4) Don't judge the Christmas tree by its glitters and streamers. I have learned that you have to give a life time to bloom. If time is about patience, I should take its lead. And if failure is not final, then neither is success. The trajectory of a life from birth to death is about character growth and that is the defining purpose of life. I therefore do a life the greatest service by believing in its potential. And in believing in it, I affirm my life and my own struggles.

5) Charity is clarity. I am reminded about the Dead sea. It is a closed drainage basin that does not allow outflow. Metaphorically, it takes in and never gives out and it ends up well dead. I have to always bear that in mind. I believe that giving opens my eyes to what is truly important. It also changes me because knowing I can make a difference is always empowering. The clarity that comes with charity is a life of simplicity, hope and abounding joy. But when I keep taking, my life is mired in greed, strife, envy and bitterness. Now you don't need a new pair of lenses to see clearer than that, do you?

6) Work is redeeming. I once tried to stay at home for a week and it was draining. I felt useless and jaded. But now, I work without end and I sometimes dread it. I guess we are “a riddle, wrapped in a mystery, inside an enigma.” This is where I need to see it differently. I recall a saying here: "Make a life, not just a living". I should never forget that. I should look beyond the 9 to 5 and the dollars and cents. I should even look beyond the longed-for weekends. I should therefore treat each day, whether Monday or Friday, as an opportunity to impact lives through what I do. And in return, savor the growth and experiences that come with persevering to bless lives at work.

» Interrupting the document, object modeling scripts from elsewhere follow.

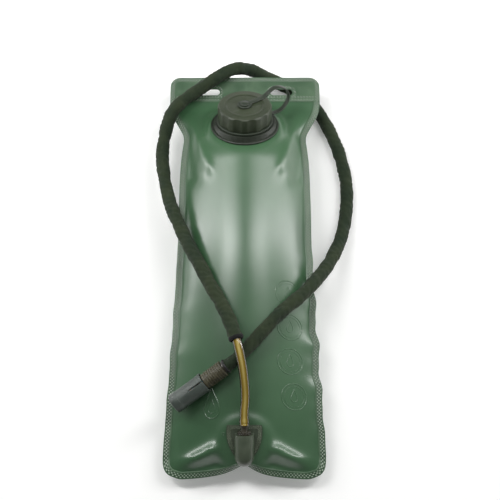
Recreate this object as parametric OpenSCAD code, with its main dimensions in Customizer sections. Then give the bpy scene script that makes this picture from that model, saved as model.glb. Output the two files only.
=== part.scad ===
// Hydration bladder, filled and lying on its back.
// Frame: the origin is on the table under the middle of the bag, +Z is up, the header is
// toward +Y and the outlet is at the -Y end. All sizes are in millimetres.

/* [Reservoir] */
// Width of the film between its side welds, laid flat
film_w = 162; // [140:1:190]
// Length from the header weld to the foot weld, as filled
bag_len = 424; // [380:1:500]
// Width of the welded seam round the bag
seam_w = 7; // [5:0.5:10]
// Thickness of one film
film_t = 0.5; // [0.4:0.1:0.8]
// Radius of the foot's corners
foot_corner_r = 20; // [12:1:30]

/* [Header] */
// Height of the hanging strip above its weld
header_h = 31; // [28:1:40]
// Thickness of the hanging strip
header_t = 1.2; // [1:0.1:2]
// Radius of the strip's top corners
header_corner_r = 12; // [5:1:15]
// Distance between the middles of the two hanging slots
slot_spacing = 84; // [70:1:100]
// Length of a hanging slot
slot_len = 26; // [18:1:32]
// Width of a hanging slot
slot_w = 8; // [6:0.5:10]
// Distance of the slots from the header weld
slot_up = 12; // [10:1:16]

/* [Fill port] */
// Distance of the fill port's flange from the header weld, along Y
port_edge = 8.1; // [7:0.1:25]
// Tilt of the fill port toward the header, in degrees
port_tilt = 30; // [25:1:35]
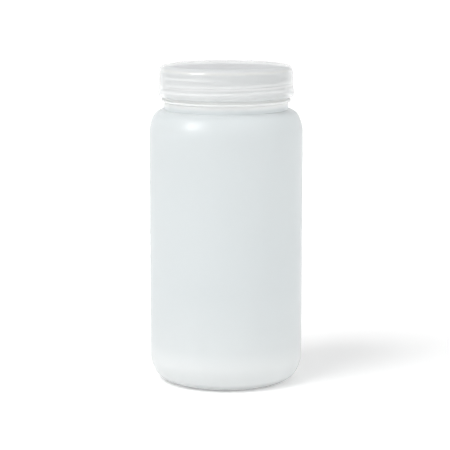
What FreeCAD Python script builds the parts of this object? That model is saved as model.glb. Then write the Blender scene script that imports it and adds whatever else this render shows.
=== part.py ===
import FreeCAD, Part
import math
import os
import Sketcher

# Wide-mouth reagent bottle of one litre, blow-moulded in natural polypropylene, with a screw cap
# and the sealing disc that lies under the cap's top. Millimetres, +Z up. The origin is on the
# bottle's axis, on the plane that its foot stands on.

SIZES = [
    ("body_diameter", 92.0, "outside of the straight wall"),
    ("shoulder_top", 165.0, "height of the shoulder's crown, where the neck leaves it"),
    ("shoulder_height", 13.4, "from the end of the straight wall up to the crown"),
    ("shoulder_radius", 7.0, "small radius of the shoulder, beside the neck"),
    ("heel_height", 15.2, "from the foot up to the straight wall"),
    ("heel_inset", 12.5, "from the straight wall in to the foot"),
    ("heel_radius", 11.0, "small radius of the heel, beside the foot"),
    ("foot_width", 3.5, "width of the flat ring that the bottle stands on"),
    ("punt_depth", 2.5, "how far the middle of the base is pushed up"),
    ("punt_slope", 6.0, "width of the sloping ring around the pushed-up middle"),
    ("neck_diameter", 74.3, "outside of the neck, under its thread"),
    ("neck_height", 23.3, "from the shoulder's crown up to the mouth's flat rim"),
    ("neck_bevel", 1.2, "bevel outside, between the shoulder and the neck"),
    ("side_wall", 1.3, "wall of the body and the shoulder"),
    ("base_wall", 1.8, "wall of the base"),
    ("neck_wall", 1.7, "wall of the neck"),
    ("bead_depth", 1.6, "how far the bead below the cap stands out from the neck"),
    ("bead_drop", 2.5, "from the cap's lower edge down to the bead's middle"),
    ("thread_pitch", 4.2, "rise of the right-hand thread in one turn"),
    ("thread_depth", 1.25, "how far the neck's thread stands out from the neck"),
    ("thread_drop", 12.95, "from the rim down to the middle of the neck's thread where it starts"),
    ("thread_tip_width", 0.9, "width of a thread's flat crest"),
    ("thread_flank", 0.52, "widening of a thread's half width for each mm of depth"),
    ("thread_root", 0.1, "how deep a thread's foot is sunk in its wall"),
    ("thread_fade", 0.12, "turns over which a thread's end sinks into its wall"),
    ("thread_lap", 0.01, "turns by which such an end starts inside the full thread"),
    ("thread_step", 0.02, "how much slimmer it is there"),
    ("neck_thread_start", 150.0, "direction in which the neck's thread starts, in degrees"),
    ("neck_thread_turns", 2.25, "full-height turns of the neck's thread"),
    ("cap_thread_rise", 1.7, "from the cap's lower edge up to the middle of its thread's start"),
    ("cap_thread_turns", 1.6, "full-height turns of the cap's thread"),
    ("radial_gap", 0.3, "clearance between a thread's crest and the wall it faces"),
    ("flank_gap", 0.34, "clearance along the axis between the flanks that carry the cap"),
    ("cap_wall", 1.35, "wall of the cap's skirt, below its rounded top edge"),
    ("cap_flare", 0.3, "how much the skirt's radius grows down to its lip"),
    ("cap_skirt", 16.3, "from the sealing face inside down to the cap's lower edge"),
    ("cap_plate", 2.2, "thickness of the cap's top"),
    ("cap_edge", 4.0, "radius that the flats along the cap's top edge touch"),
    ("cap_corner", 1.0, "bevel inside, between the cap's top and its skirt"),
    ("cap_entry", 0.5, "bevel inside the cap's lower edge"),
    ("lip_height", 4.2, "height of the swelling along the cap's lower edge"),
    ("lip_swell", 0.55, "how far that swelling stands out"),
    ("disc_thickness", 1.0, "thickness of the sealing disc"),
    ("disc_gap", 0.1, "clearance between the disc and the cap's inside corner"),
]

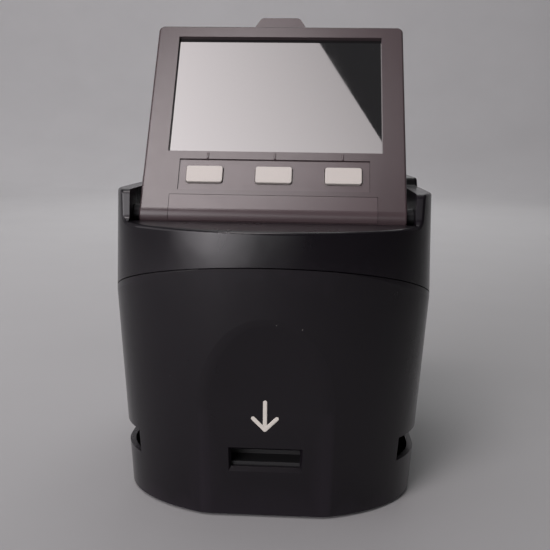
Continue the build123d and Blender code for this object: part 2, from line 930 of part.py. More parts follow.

7) Disappointment is passing; relationship is forever. People will disappoint, especially loved ones.  God knows I have disappointed my wife (and children) many times over. But I love amiss if I expect more out of them than they can give. I must never forget that my loved ones are a gift to me and I must never take them for granted. In the same way that they have accepted me, I should accept them for who they are and not what I desire them to be. Recently my son did not do that well for his exams and I went into a tailspin. That is one good example of missing the "relationship" forest for the "grades" tree. I am of course wiser now. And I have discovered that when you love unconditionally, the subject of your affection will pleasantly surprise you in their own time.

8) The lighter side of life is always the brightest. I always wonder, how will my eulogy be like? What will people remember me by? Will I be eulogized as a serious person with little cause to be happy? Honestly, I dread living under the shadow of worries just to find out at the end of my life that most of what I had worried about never came to pass. What a wasteful way to live! For this reason (or fear), I choose to enjoy the lighter side of things. I choose to take life with a fistful of humor and look for the punch-line in all things. I choose to live and to let live. In other words, I choose to focus on the good that the light shines upon rather than the shadow that it casts.

9) Keeping the faith. I have resolved to hang on to my faith. It is the one thing that makes sense to me. In a recent thought experiment, I tried to strike out on my own without faith and I found out that I was indeed free to be what I want to be. However, I soon found out that what I wanted more to be without faith was to become what I had always dreaded. Somehow I noted that I was more arrogant in my thoughts and more self-centered in my actions. I am of course not saying that atheists cannot be moral. I am just saying that faith draws the line for me and it is personal to me. Needless to say, there are many ways to stand upright. But for me, I find my right angle when I am open to omnipotence.

10) The greatest Christmas gift for my children is our marriage. This is the last item on my Christmas wish-list and the one I hold dearest to in my heart. Let me start by saying that no marriage is easy. The marital vows challenge the parties to the core. But when two lives are joined together for a lifetime, this commitment is sacred and deserving of mutual sacrifices to make it work. Recently, I was one of the emcees for my in-laws' Ruby wedding anniversary. After 40 years (my own parents' is about 50 years), I observed that they still share a very special and inseparable bond. It is a bond that inspired not only their own children but many who have come in contact with them. Their love is an enduring testimony and it will always be the gold standard their children can draw strength and hope from. There is just something inexplicably magical about a love that struggles, stays and blooms together against all odds. And this magic is in the selfless devotion one intertwined soul offers without reservation to the other. It is indeed a priceless gift and the best gift this Christmas and for all Christmases for the children. Cheerz.